4.5. Clinical Implications
The development of robust, accessible, and subtype-specific predictive models has significant clinical implications. By integrating multiple data points, these models provide a personalized risk assessment that surpasses the limitations of relying on single risk factors. This distinction is crucial, as the management strategies for women at high risk for each subtype differ substantially. A high predicted risk for spontaneous PTB may prompt interventions like progesterone therapy or cervical cerclage [
13], while a high risk for iatrogenic PTB necessitates intensified surveillance for conditions like PE and FGR.
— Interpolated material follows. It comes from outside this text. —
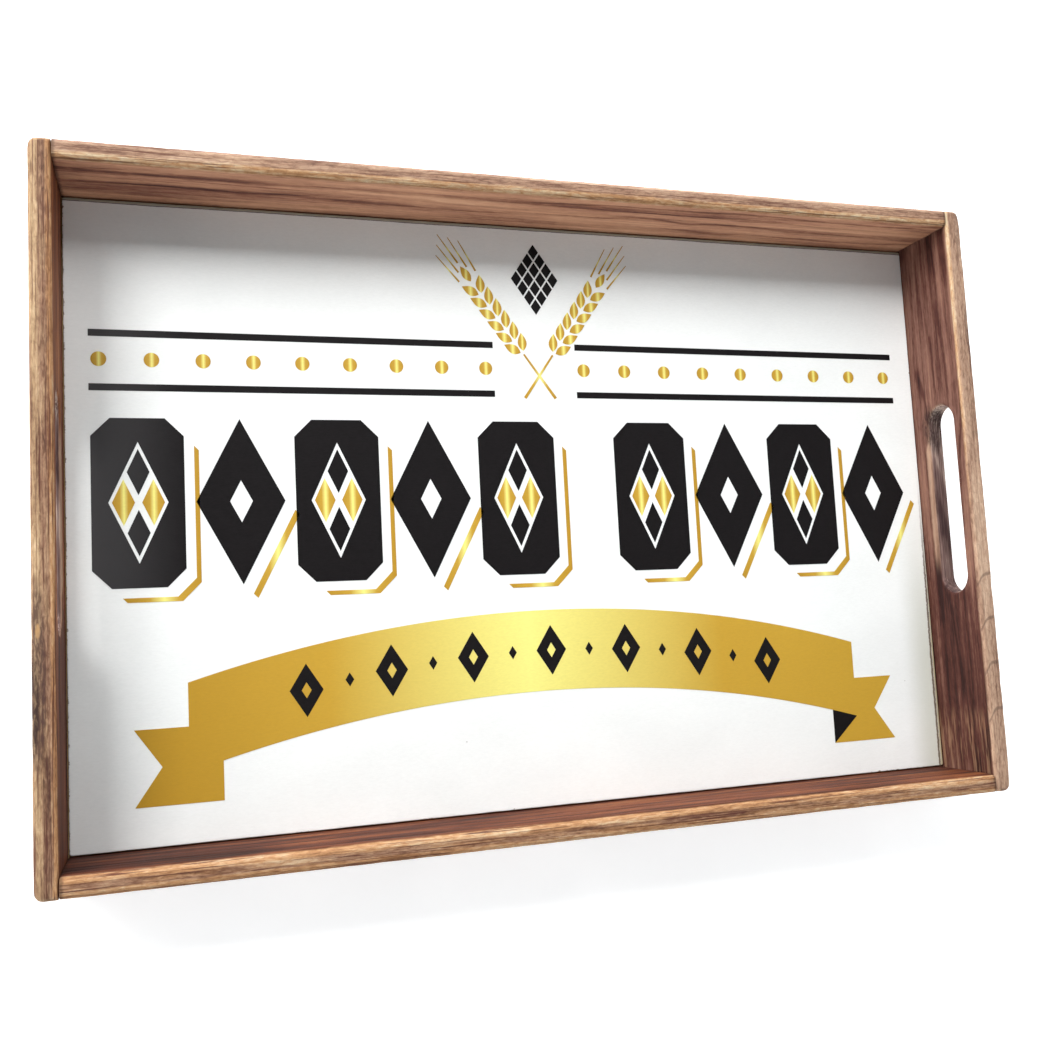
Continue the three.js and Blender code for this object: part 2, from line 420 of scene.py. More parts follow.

Furthermore, accurate risk stratification is essential for optimizing perinatal outcomes. Identifying women at high risk for PTB allows for the timely administration of antenatal corticosteroids to promote fetal lung maturity and magnesium sulfate for neuroprotection, interventions proven to reduce neonatal morbidity [
16,
17]. This early risk stratification prompts intensified clinical surveillance, which in turn ensures that these time-sensitive treatments are administered without delay when the clinical signs of imminent delivery emerge. Beyond individual patient care, these predictive tools have important logistical benefits [
18]. Reliable prediction can aid in healthcare resource planning, ensuring the availability of neonatal intensive care unit beds and specialized staff, and facilitating the timely transfer of at-risk mothers to tertiary care centers [
18]. Our models are built on a set of non-invasive variables already collected during routine prenatal care. This provides a foundation for the potential development of easy-to-use, low-cost clinical decision support tools. If externally validated, such tools could be integrated into everyday practice to help refine risk stratification and support a more personalized approach to perinatal medicine.
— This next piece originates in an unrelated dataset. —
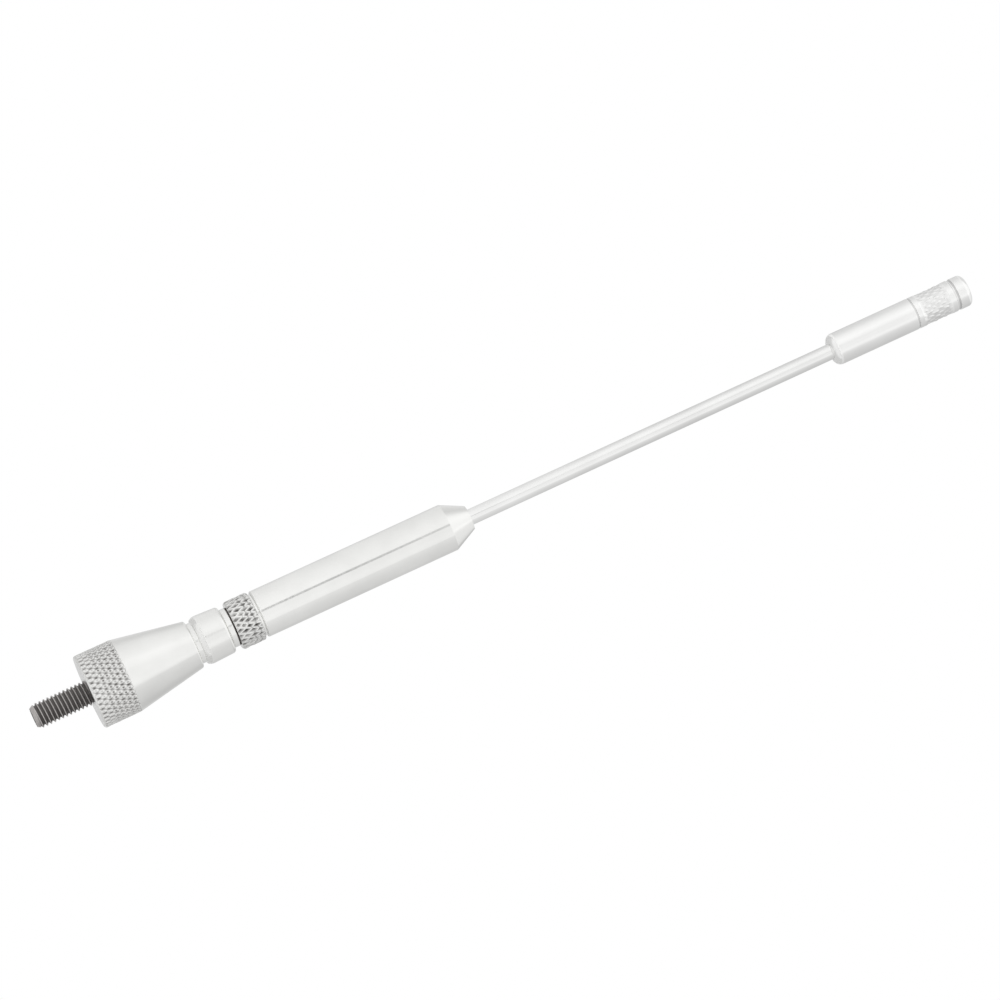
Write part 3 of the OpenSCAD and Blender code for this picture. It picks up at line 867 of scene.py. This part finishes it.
def makeWorld():
    world = bpy.data.worlds.new("studio")
    bpy.context.scene.world = world
    world.use_nodes = True
    tree = world.node_tree
    tree.nodes.clear()

    # how far round from the camera and how far above the horizon a ray points, in degrees
    toward = addNode(tree, "TexCoord").outputs["Generated"]
    parts = addNode(tree, "SeparateXYZ", links={0: toward})
    towardCamera = addNode(tree, "Math", {"operation": "MULTIPLY", 1: -1.0}, {0: parts.outputs[1]})
    bearing = addNode(tree, "Math", {"operation": "ARCTAN2"}, {0: parts.outputs[0], 1: towardCamera})
    turn = addNode(tree, "Math", {"operation": "DEGREES"}, {0: bearing})
    up = addNode(tree, "Math", {"operation": "ARCSINE"}, {0: parts.outputs[2]})
    rise = addNode(tree, "Math", {"operation": "DEGREES"}, {0: up})

    # the seam: dark within half its width of a leaning line, and only where its own stops say
    line = {"operation": "MULTIPLY_ADD", 1: studio["seamLean"], 2: studio["seamSide"]}
    middle = addNode(tree, "Math", line, {0: rise})
    beside = addNode(tree, "Math", {"operation": "SUBTRACT"}, {0: turn, 1: middle})
    off = addNode(tree, "Math", {"operation": "ABSOLUTE"}, {0: beside})
    half, edge = studio["seamWidth"] / 2, studio["seamEdge"]
    fading = {"interpolation_type": "SMOOTHSTEP", 1: half - edge, 2: half + edge,
              3: studio["seamDepth"], 4: 0.0}
    across = addNode(tree, "MapRange", fading, {0: off})
    along = brightness(tree, studio["seam"], rise)
    seam = addNode(tree, "Math", {"operation": "MULTIPLY"}, {0: across, 1: along})

    # the tent as the mast's polished surface mirrors it
    tent = brightness(tree, studio["rings"][0][1], turn)
    for (begin, full), stops in studio["rings"][1:]:
        takesOver = {"interpolation_type": "SMOOTHSTEP", 1: begin, 2: full}
        share = addNode(tree, "MapRange", takesOver, {0: rise})
        ring = brightness(tree, stops, turn)
        tent = addNode(tree, "Mix", {"data_type": "FLOAT"}, {0: share, 2: tent, 3: ring})
    left = addNode(tree, "Math", {"operation": "SUBTRACT", 0: 1.0}, {1: seam})
    shade = addNode(tree, "Math", {"operation": "MULTIPLY"}, {0: tent, 1: left})
    mirrored = addNode(tree, "Background", {1: 1.0}, {0: shade})

    # the soft light that falls on it, strongest from the left
    slope = {"operation": "MULTIPLY_ADD", 1: -studio["oneSided"], 2: 1.0}
    sided = addNode(tree, "Math", slope, {0: parts.outputs[0]})
    positive = addNode(tree, "Math", {"operation": "MAXIMUM", 1: 0.0}, {0: sided})
    soft = addNode(tree, "Math", {"operation": "MULTIPLY", 1: studio["ambient"]}, {0: positive})
    plain = addNode(tree, "Background", {0: (1, 1, 1, 1)}, {1: soft})

    # what the camera sees itself is white
    white = addNode(tree, "Background", {0: (1, 1, 1, 1), 1: 1.0})
    path = addNode(tree, "LightPath")
    light = addNode(tree, "MixShader", links={0: path.outputs["Is Glossy Ray"], 1: plain, 2: mirrored})
    seen = addNode(tree, "Math", {"operation": "MAXIMUM"},
                   {0: path.outputs["Is Camera Ray"], 1: path.outputs["Is Transmission Ray"]})
    whole = addNode(tree, "MixShader", links={0: seen, 1: light, 2: white})
    addNode(tree, "OutputWorld", links={0: whole})


def makeFloor():
    half = studio["floorSize"] / 2
    depth = -studio["floorDrop"] * mm
    corners = [(x * half, y * half, depth) for x, y in ((-1, -1), (1, -1), (1, 1), (-1, 1))]
    mesh = bpy.data.meshes.new("floor")
    mesh.from_pydata(corners, [], [(0, 1, 2, 3)])
    # matt white paper, with painted shade: its colour turns a little greyer behind the mast, where the light
    # falls off
    material, tree = newMaterial("matt_white_paper")
    place = addNode(tree, "TexCoord").outputs["Object"]
    parts = addNode(tree, "SeparateXYZ", links={0: place})
    near, far = studio["floorFade"]
    share = addNode(tree, "MapRange", {1: near, 2: far}, {0: parts.outputs[1]})
    tones = {"data_type": "RGBA", 6: studio["floorLight"], 7: studio["floorShade"]}
    colour = addNode(tree, "Mix", tones, {0: share}).outputs[2]
    shader = addNode(tree, "BsdfPrincipled", {"Roughness": studio["floorRough"]}, {"Base Color": colour})
    addNode(tree, "OutputMaterial", links={0: shader})
    mesh.materials.append(material)
    floor = bpy.data.objects.new("floor", mesh)
    bpy.context.scene.collection.objects.link(floor)


def makeLamp():
    # a softbox that faces the seat
    lamp = bpy.data.lights.new("softbox", "AREA")
    lamp.shape = "SQUARE"
    lamp.size = studio["keySize"]
    lamp.energy = studio["keyPower"]
    holder = bpy.data.objects.new("softbox", lamp)
    place = np.array(studio["keyPlace"])
    back = place / np.linalg.norm(place)
    side = np.cross([0, 0, 1], back)
    side = side / np.linalg.norm(side)
    pose = np.eye(4)
    pose[:3, 0], pose[:3, 1], pose[:3, 2], pose[:3, 3] = side, np.cross(back, side), back, place
    holder.matrix_world = [list(column) for column in pose.T]
    holder.visible_glossy = False
    bpy.context.scene.collection.objects.link(holder)


makeWorld()
makeFloor()
makeLamp()
bpy.context.scene.view_settings.view_transform = "Standard"
print("studio made")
4.6. Strengths and Limitations
The primary strengths of this study include its novel approach of developing and validating separate predictive models for spontaneous and iatrogenic PTB, its large cohort size, the use of prospectively collected data within a standardized academic protocol, and a robust methodological approach comparing several algorithms, including both traditional regression and machine learning methods, with rigorous internal validation. Furthermore, the use of SHAP for model interpretation provides valuable insights into the clinical drivers of prediction, enhancing the transparency and trustworthiness of the models.
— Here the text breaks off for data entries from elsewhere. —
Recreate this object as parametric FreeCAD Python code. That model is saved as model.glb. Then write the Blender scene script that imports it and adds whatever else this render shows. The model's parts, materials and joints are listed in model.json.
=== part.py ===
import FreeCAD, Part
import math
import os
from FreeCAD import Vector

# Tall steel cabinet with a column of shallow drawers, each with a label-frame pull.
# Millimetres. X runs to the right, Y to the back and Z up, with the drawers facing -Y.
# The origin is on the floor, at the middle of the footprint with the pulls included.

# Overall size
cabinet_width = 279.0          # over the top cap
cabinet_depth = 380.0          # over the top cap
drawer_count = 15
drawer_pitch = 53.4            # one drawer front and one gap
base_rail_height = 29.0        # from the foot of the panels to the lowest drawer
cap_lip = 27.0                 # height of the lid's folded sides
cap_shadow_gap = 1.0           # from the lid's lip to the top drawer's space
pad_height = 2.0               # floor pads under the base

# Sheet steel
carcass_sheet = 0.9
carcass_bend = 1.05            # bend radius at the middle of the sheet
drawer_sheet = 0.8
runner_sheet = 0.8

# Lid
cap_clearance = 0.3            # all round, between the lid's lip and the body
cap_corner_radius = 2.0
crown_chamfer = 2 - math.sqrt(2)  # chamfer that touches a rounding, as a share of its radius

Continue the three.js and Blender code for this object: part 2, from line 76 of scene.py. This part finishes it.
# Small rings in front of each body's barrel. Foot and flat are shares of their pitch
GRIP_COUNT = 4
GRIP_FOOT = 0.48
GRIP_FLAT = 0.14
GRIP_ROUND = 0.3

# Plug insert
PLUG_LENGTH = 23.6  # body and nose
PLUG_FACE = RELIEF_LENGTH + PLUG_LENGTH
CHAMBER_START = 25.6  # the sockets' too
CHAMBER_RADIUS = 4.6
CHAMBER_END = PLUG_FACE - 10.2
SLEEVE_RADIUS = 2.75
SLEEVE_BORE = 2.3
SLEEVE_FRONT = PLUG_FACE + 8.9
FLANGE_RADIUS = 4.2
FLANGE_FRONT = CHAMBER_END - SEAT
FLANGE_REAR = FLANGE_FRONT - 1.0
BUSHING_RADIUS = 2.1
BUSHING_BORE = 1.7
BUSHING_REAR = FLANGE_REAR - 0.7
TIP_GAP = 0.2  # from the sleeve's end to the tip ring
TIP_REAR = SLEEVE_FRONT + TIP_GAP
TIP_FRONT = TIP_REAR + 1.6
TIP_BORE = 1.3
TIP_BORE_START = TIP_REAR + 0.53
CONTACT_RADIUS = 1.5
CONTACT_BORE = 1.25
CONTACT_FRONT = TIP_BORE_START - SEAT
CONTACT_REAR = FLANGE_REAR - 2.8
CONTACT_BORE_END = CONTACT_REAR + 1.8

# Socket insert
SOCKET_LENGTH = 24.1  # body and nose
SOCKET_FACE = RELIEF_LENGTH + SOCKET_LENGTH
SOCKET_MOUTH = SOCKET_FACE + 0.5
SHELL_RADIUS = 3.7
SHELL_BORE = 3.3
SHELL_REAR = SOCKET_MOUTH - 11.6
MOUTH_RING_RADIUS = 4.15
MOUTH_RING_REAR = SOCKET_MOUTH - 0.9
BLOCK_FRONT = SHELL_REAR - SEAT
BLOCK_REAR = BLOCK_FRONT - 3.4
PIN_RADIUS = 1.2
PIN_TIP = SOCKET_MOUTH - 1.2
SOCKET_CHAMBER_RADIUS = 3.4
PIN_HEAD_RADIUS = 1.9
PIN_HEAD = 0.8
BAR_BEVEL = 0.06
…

However, the study has several limitations. The retrospective design, although based on prospectively collected data, is one such limitation. The single-center nature of the study may affect the generalizability of our findings to other populations. A significant limitation is the potential intervention bias. In our cohort, women at high risk for pre-eclampsia received aspirin, and those with a short cervix were treated with progesterone. These interventions may have prevented or delayed some PTBs, potentially leading to an underestimation of our models’ predictive performance in an untreated population. Finally, while our models were robustly validated internally, they have not yet undergone external validation in an independent dataset. This is a significant limitation, as the generalizability of the findings is uncertain until performance is confirmed in different clinical populations. External validation is a crucial next step before widespread clinical implementation can be recommended.